I’ve spoken to dozens of people in different states, being supervised by private probation companies who were struggling to keep up with their court costs, fines and supervision fees. Often, they also had to pay for probation requirements, like ankle monitors, drug testing and treatment, and courses. Many said that they were afraid to report to their probation officers as required because they knew they’d be threatened if they couldn’t make their payments. If they missed a payment, they could be slapped with late fees or other penalties, like suspended drivers’ licenses, making it harder to work or to meet the probation requirements. And in many cases that I saw, failing to appear or pay would snowball into court appearances, extended probation sentences, warrants for arrest, and even jail time. All of these would irrationally pile on even more fines and fees.

The Justice Department’s investigation into the police department of Ferguson, Missouri, found the city’s reliance on this source of income, and it was discovered that harsh penalties for failure to pay resulted in aggressive police action to enforce the municipal code, undermining public trust and safety. Instead of waiving costs for those who can’t pay, judges would often put people on payment plans that actually increased their costs and for some, send them into a state-sanctioned debt trap.

The economic recession sparked by the COVID-19 pandemic means that state and local governments may face budget shortfalls even greater than after the 2008 financial crisis. Many local governments laid off staff following the 2008 crisis, in some cases even reducing their police departments. When the pandemic hit, many cities and counties had still not returned to pre-2008 spending levels, particularly for education and infrastructure. In the current crisis, cities and counties are expected to lose billions of dollars in revenue and face massive budget shortfalls. Not only will millions of municipal and county workers face loss of jobs, but deficits could affect a wide range of services, including sanitation, mental health services, policing and education.

Local governments will be hard-pressed to fill budget gaps. Tax revenues from property and sales have declined during the pandemic. Many state and local governments also have rules limiting their ability to increase taxes or spending. Greater reliance on criminal fees and fines would shift the burden of the budget to those least able to pay, repeating the mistakes of the 2008 crisis.

As policymakers move to fundamentally rethink policing, they should look at all systems that unnecessarily criminalize people and perpetuate inequality. Divesting resources from the police and reinvesting in social services is a critical step to ending the abuses in the criminal legal system. This would help address underlying issues of poverty, homelessness, problematic drug use and mental health, instead of compounding them through unnecessary policing paid for by extracting resources from impoverished communities.

As Congress negotiates a new COVID-19 response and economic relief bill, it should include support for state and local governments so that they are not forced to slash social services. State and federal assistance should have clear guidelines on directing aid to those people who have been most affected during the crisis, and should be critically tied to local governments’ commitment to not create or expand excessive criminal fines and fees.

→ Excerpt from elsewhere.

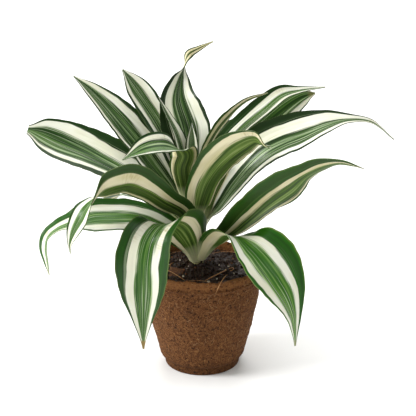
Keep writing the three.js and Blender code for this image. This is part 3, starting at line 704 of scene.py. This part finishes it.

State and local governments should promptly commit to ending their inequitable reliance on this source of revenue. Local court systems should divest from probation by reducing the length and number of conditions, and move toward true alternatives to incarceration, including unconditional discharges and proportionate and flexible community service requirements.

Local governments and courts should also put in place clear guidelines that prevent overburdening people living in poverty, including assessing a person’s ability to pay before imposing fines and fees. Courts should use a sliding scale for those who are unable to pay the full cost of probation and other court-mandated requirements, or waive them entirely for those who cannot afford them. States should instead consider increasing revenue through fairer means, including removing restrictions on spending and tax increases and putting in place more progressive tax systems.